Filistin’in en ağır ürünü çocuklarıdır. Normalde çocuk bir ülkenin geleceğidir; Filistin’de ise bugünün kurbanı, yarının şahitleri, dünyanın vicdanına sorulan en zor sorudur. İlk kelimesi bomba olan, en sevdiği oyun saklanmak olan, defterinde mavi gökyüzü hayal olan bu çocuklar sadece acı değil, erken olgunluk ve kolektif hafıza da üretir.  Bir Filistin çocuğu gökyüzünü çizerken griye boyar defterini; taş elinde sadece taş değildir, dünyanın suskun alnına atılmış bir işarettir. Bu çocuklar bugün çocuktur, yarın ise gelecektir. Bugün Yahya’dırlar; yarın ise İsmail Haniyeler ve Ahmed Yasinler olacaktır.

Umut Ekonomisi: Filistin’in Sunduğu Manevi Model

Filistin modern sosyolojiye meydan okur; teorileri yeniden düşünmeye zorlayan bir laboratuvardır. Durkheim’ın dayanışması, Bourdieu’nün sembolik sermayesi, Castoriadis’in kolektif hayal gücü en güçlü karşılığını Filistin’de bulur. Özgür Kudüs hayali, dönülecek köyler hayali, yıkılacak duvarlar hayali Filistin’in ürettiği en büyük manevi ihracattır. Bu hayaller, sadece Filistinlilere değil, dünyanın dört bir yanındaki gençlere, mazlumlara, adalet arayanlara da ilham veriyor.

Tüm bu gerçeklerle deriz ki;  Filistin paraya, toprağa, iktidara sahip olmasa bile sembolik ve izzetli bir sermayeye sahiptir. Bu; itibar, onur, saygınlık, ahlaki ve söylemsel üstünlük gibi unsurlardan oluşur.

Siyasi olarak kuşatılmış, ekonomik olarak yıpratılmış,askeri olarak ezilmeye çalışılan bir halk olmasına rağmen, müslümanların ve vicdan sahibi insanların gözünde büyük bir sembolik sermayeye sahiptir.

Onların sabrı, bizim dağınıklığımıza tokat gibi çarpıyor. Onların cesareti, bizim korkak konforumuzu ifşa ediyor. Onların paylaşımı, bizim tüketim hırsımızı sorgulatıyor.

Bu yüzden Filistin, paradoksal bir şekilde “zayıflığıyla” değil, ahlaki gücüyle güçlüdür. Bazı düşünürler de, toplumların ancak güçlü bir kolektif hayal ile ayakta kalabildiğini söyler. Yani geleceğe dair bir tasavvur, bir umut, bir “olmalı” düşüncesi…

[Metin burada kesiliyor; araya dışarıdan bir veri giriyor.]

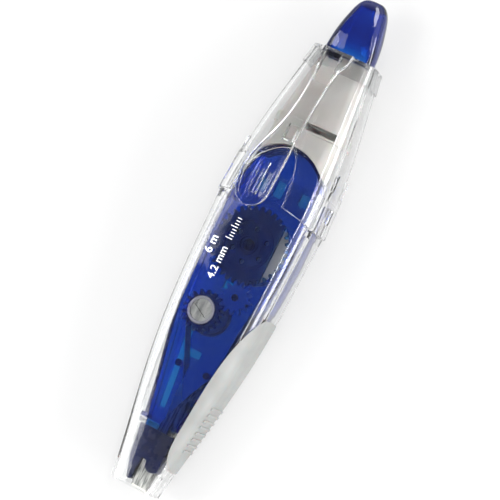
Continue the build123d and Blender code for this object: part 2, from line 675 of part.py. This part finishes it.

Sonuç: Filistin, Ümmetin Aynasıdır

Bazı ülkeler petrol üretir, bazıları sanayi, bazıları turizm…

Filistin ise insanlık üretir. Onur, sabır, direniş, şuur ve umut üretir. Filistin’in ürün kataloğuna bakmak aslında bir şey satın almak değildir; kendimizi yeniden inşa etme fırsatını görmek ve örnek almaktır. Bir avuç insanın tarihin mecrasını nasıl da değiştirebildiğini an be an görmektir.

Yazıda özellikle belirttiğimiz gibi; ne yazık ki çoğumuz, Filistin’in bu pahalı ve kıymetli ürünlerini, yani direniş bilincini ve uyanış çağrısını “pahalı” bulduğumuz için ucuz muadillerine yöneliyoruz. Sosyal medyada yaşanan anlık öfke patlamaları, ertesi gün unutulan kampanyalar ve vicdanı rahatlatan fakat hayatı değiştirmeyen küçük jestler bunun en belirgin örnekleridir. Oysa bunların hiçbiri uzun vadede bir şey üretmez; hepsi defolu, kalitesiz ve suni muadillerdir. Filistin’in bize sunduğu asıl ürün ise çok daha derindir: kendi hayatımıza bakma cesareti, kendi konforumuzu sorgulama zorunluluğu ve kendi davamızı yeniden tanımlama ihtiyacıdır.

Ve bütün bu hakikatin üzerine ilahi mühür şöyle iner:

“Allah, iman edenlerin dostudur; onları karanlıklardan aydınlığa çıkarır.”

(Bakara 257)


 

Recep Songül, Dünya Müslüman Alimler Birliği Mütevelli Heyet Üyesi ve Beytülmakdis Öncüleri Derneği Yönetim Kurulu Üyesidir.